→ Problem to work on
Nothing may be dropped or altered: reproduce all the data.

-- BEGIN Data --

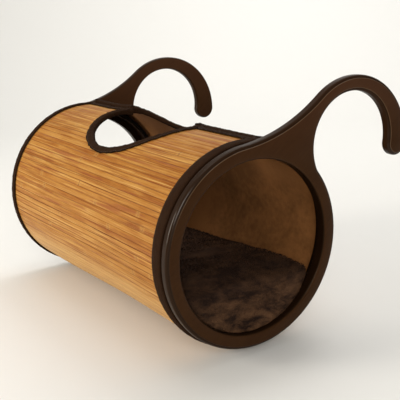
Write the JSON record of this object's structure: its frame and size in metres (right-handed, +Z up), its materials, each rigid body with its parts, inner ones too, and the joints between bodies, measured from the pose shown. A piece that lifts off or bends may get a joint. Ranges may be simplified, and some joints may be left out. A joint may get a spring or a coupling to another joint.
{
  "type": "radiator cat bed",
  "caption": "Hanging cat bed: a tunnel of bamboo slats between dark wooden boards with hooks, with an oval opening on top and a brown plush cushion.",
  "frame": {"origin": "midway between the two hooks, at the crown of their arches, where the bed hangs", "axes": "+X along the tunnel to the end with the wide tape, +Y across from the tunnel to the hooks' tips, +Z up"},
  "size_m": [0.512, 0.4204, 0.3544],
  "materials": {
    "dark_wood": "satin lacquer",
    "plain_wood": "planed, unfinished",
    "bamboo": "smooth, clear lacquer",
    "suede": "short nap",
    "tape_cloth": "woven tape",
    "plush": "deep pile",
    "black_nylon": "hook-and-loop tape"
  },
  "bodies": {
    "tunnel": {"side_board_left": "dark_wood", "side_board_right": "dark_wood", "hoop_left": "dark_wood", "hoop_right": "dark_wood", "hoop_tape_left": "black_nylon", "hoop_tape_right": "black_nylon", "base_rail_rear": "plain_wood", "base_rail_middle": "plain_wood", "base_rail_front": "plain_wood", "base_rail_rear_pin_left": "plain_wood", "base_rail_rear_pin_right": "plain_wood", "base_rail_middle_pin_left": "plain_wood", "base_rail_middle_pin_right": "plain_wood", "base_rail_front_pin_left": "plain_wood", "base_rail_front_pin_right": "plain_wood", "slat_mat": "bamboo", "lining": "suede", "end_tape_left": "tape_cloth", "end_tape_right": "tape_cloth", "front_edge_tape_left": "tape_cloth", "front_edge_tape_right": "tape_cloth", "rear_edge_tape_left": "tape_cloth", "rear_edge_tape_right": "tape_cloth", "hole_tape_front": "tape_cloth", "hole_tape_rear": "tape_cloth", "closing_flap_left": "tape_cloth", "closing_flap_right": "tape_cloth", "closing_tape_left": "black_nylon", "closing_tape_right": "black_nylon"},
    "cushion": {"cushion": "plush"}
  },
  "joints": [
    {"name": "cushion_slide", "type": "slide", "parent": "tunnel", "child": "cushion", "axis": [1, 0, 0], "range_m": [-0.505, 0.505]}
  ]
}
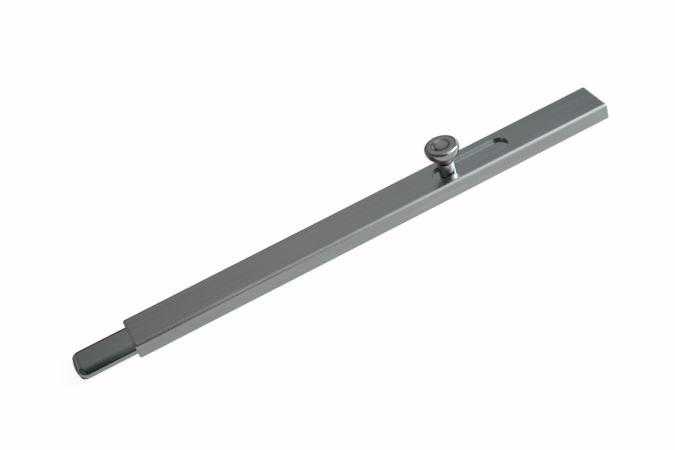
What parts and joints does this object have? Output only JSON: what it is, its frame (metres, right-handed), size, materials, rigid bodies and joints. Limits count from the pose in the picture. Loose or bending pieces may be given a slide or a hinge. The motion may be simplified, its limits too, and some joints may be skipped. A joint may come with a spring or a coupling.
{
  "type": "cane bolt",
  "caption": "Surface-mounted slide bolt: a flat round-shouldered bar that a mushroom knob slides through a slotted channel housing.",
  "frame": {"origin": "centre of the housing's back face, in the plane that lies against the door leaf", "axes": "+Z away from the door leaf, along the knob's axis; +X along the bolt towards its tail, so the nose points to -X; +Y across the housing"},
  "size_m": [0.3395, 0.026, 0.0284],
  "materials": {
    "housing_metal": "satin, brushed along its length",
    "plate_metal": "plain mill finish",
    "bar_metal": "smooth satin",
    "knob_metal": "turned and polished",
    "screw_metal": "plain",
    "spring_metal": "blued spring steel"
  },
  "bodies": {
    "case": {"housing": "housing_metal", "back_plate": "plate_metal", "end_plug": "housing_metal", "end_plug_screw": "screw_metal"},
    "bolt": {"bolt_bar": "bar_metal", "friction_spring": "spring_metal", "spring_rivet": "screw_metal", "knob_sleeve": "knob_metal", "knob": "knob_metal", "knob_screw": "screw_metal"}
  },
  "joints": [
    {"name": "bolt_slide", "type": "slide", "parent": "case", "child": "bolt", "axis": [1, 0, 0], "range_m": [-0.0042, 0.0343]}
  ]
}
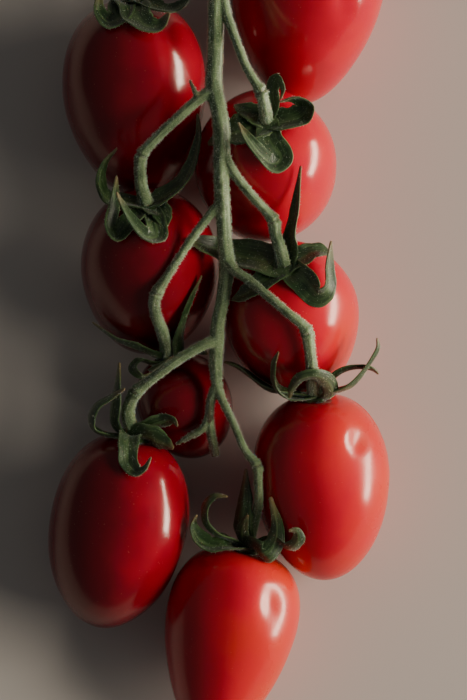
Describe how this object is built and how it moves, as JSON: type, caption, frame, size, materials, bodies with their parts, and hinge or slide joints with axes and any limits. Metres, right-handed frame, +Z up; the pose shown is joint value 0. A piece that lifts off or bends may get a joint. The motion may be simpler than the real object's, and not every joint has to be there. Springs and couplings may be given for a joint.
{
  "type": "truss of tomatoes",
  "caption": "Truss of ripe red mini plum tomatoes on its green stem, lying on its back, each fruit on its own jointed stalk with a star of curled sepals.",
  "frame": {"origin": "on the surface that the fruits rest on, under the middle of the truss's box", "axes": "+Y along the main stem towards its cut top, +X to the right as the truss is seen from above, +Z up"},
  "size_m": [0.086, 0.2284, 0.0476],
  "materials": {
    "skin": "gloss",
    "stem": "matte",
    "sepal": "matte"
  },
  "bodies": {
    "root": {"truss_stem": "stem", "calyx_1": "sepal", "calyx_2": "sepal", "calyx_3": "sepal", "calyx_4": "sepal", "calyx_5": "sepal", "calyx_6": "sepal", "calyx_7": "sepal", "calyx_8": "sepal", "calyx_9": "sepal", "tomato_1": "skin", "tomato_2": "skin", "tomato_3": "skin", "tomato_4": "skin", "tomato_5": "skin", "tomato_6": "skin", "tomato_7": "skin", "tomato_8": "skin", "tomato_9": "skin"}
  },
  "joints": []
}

-- END Data --

→ Answer to this exercise
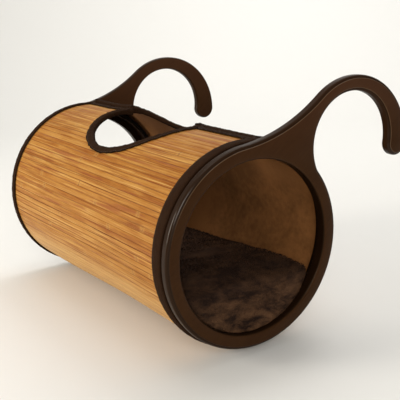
Write the JSON record of this object's structure: its frame and size in metres (right-handed, +Z up), its materials, each rigid body with its parts, inner ones too, and the joints between bodies, measured from the pose shown. A piece that lifts off or bends may get a joint. Ranges may be simplified, and some joints may be left out. A joint may get a spring or a coupling to another joint.
{
  "type": "radiator cat bed",
  "caption": "Hanging cat bed: a tunnel of bamboo slats between dark wooden boards with hooks, with an oval opening on top and a brown plush cushion.",
  "frame": {"origin": "midway between the two hooks, at the crown of their arches, where the bed hangs", "axes": "+X along the tunnel to the end with the wide tape, +Y across from the tunnel to the hooks' tips, +Z up"},
  "size_m": [0.512, 0.4204, 0.3544],
  "materials": {
    "dark_wood": "satin lacquer",
    "plain_wood": "planed, unfinished",
    "bamboo": "smooth, clear lacquer",
    "suede": "short nap",
    "tape_cloth": "woven tape",
    "plush": "deep pile",
    "black_nylon": "hook-and-loop tape"
  },
  "bodies": {
    "tunnel": {"side_board_left": "dark_wood", "side_board_right": "dark_wood", "hoop_left": "dark_wood", "hoop_right": "dark_wood", "hoop_tape_left": "black_nylon", "hoop_tape_right": "black_nylon", "base_rail_rear": "plain_wood", "base_rail_middle": "plain_wood", "base_rail_front": "plain_wood", "base_rail_rear_pin_left": "plain_wood", "base_rail_rear_pin_right": "plain_wood", "base_rail_middle_pin_left": "plain_wood", "base_rail_middle_pin_right": "plain_wood", "base_rail_front_pin_left": "plain_wood", "base_rail_front_pin_right": "plain_wood", "slat_mat": "bamboo", "lining": "suede", "end_tape_left": "tape_cloth", "end_tape_right": "tape_cloth", "front_edge_tape_left": "tape_cloth", "front_edge_tape_right": "tape_cloth", "rear_edge_tape_left": "tape_cloth", "rear_edge_tape_right": "tape_cloth", "hole_tape_front": "tape_cloth", "hole_tape_rear": "tape_cloth", "closing_flap_left": "tape_cloth", "closing_flap_right": "tape_cloth", "closing_tape_left": "black_nylon", "closing_tape_right": "black_nylon"},
    "cushion": {"cushion": "plush"}
  },
  "joints": [
    {"name": "cushion_slide", "type": "slide", "parent": "tunnel", "child": "cushion", "axis": [1, 0, 0], "range_m": [-0.505, 0.505]}
  ]
}
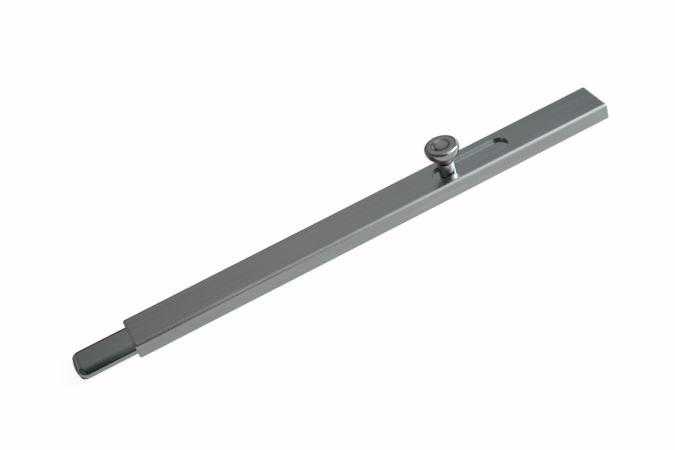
What parts and joints does this object have? Output only JSON: what it is, its frame (metres, right-handed), size, materials, rigid bodies and joints. Limits count from the pose in the picture. Loose or bending pieces may be given a slide or a hinge. The motion may be simplified, its limits too, and some joints may be skipped. A joint may come with a spring or a coupling.
{
  "type": "cane bolt",
  "caption": "Surface-mounted slide bolt: a flat round-shouldered bar that a mushroom knob slides through a slotted channel housing.",
  "frame": {"origin": "centre of the housing's back face, in the plane that lies against the door leaf", "axes": "+Z away from the door leaf, along the knob's axis; +X along the bolt towards its tail, so the nose points to -X; +Y across the housing"},
  "size_m": [0.3395, 0.026, 0.0284],
  "materials": {
    "housing_metal": "satin, brushed along its length",
    "plate_metal": "plain mill finish",
    "bar_metal": "smooth satin",
    "knob_metal": "turned and polished",
    "screw_metal": "plain",
    "spring_metal": "blued spring steel"
  },
  "bodies": {
    "case": {"housing": "housing_metal", "back_plate": "plate_metal", "end_plug": "housing_metal", "end_plug_screw": "screw_metal"},
    "bolt": {"bolt_bar": "bar_metal", "friction_spring": "spring_metal", "spring_rivet": "screw_metal", "knob_sleeve": "knob_metal", "knob": "knob_metal", "knob_screw": "screw_metal"}
  },
  "joints": [
    {"name": "bolt_slide", "type": "slide", "parent": "case", "child": "bolt", "axis": [1, 0, 0], "range_m": [-0.0042, 0.0343]}
  ]
}
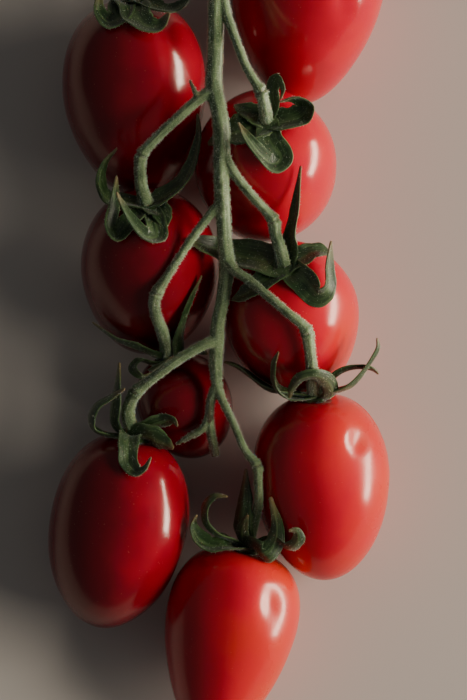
Describe how this object is built and how it moves, as JSON: type, caption, frame, size, materials, bodies with their parts, and hinge or slide joints with axes and any limits. Metres, right-handed frame, +Z up; the pose shown is joint value 0. A piece that lifts off or bends may get a joint. The motion may be simpler than the real object's, and not every joint has to be there. Springs and couplings may be given for a joint.
{
  "type": "truss of tomatoes",
  "caption": "Truss of ripe red mini plum tomatoes on its green stem, lying on its back, each fruit on its own jointed stalk with a star of curled sepals.",
  "frame": {"origin": "on the surface that the fruits rest on, under the middle of the truss's box", "axes": "+Y along the main stem towards its cut top, +X to the right as the truss is seen from above, +Z up"},
  "size_m": [0.086, 0.2284, 0.0476],
  "materials": {
    "skin": "gloss",
    "stem": "matte",
    "sepal": "matte"
  },
  "bodies": {
    "root": {"truss_stem": "stem", "calyx_1": "sepal", "calyx_2": "sepal", "calyx_3": "sepal", "calyx_4": "sepal", "calyx_5": "sepal", "calyx_6": "sepal", "calyx_7": "sepal", "calyx_8": "sepal", "calyx_9": "sepal", "tomato_1": "skin", "tomato_2": "skin", "tomato_3": "skin", "tomato_4": "skin", "tomato_5": "skin", "tomato_6": "skin", "tomato_7": "skin", "tomato_8": "skin", "tomato_9": "skin"}
  },
  "joints": []
}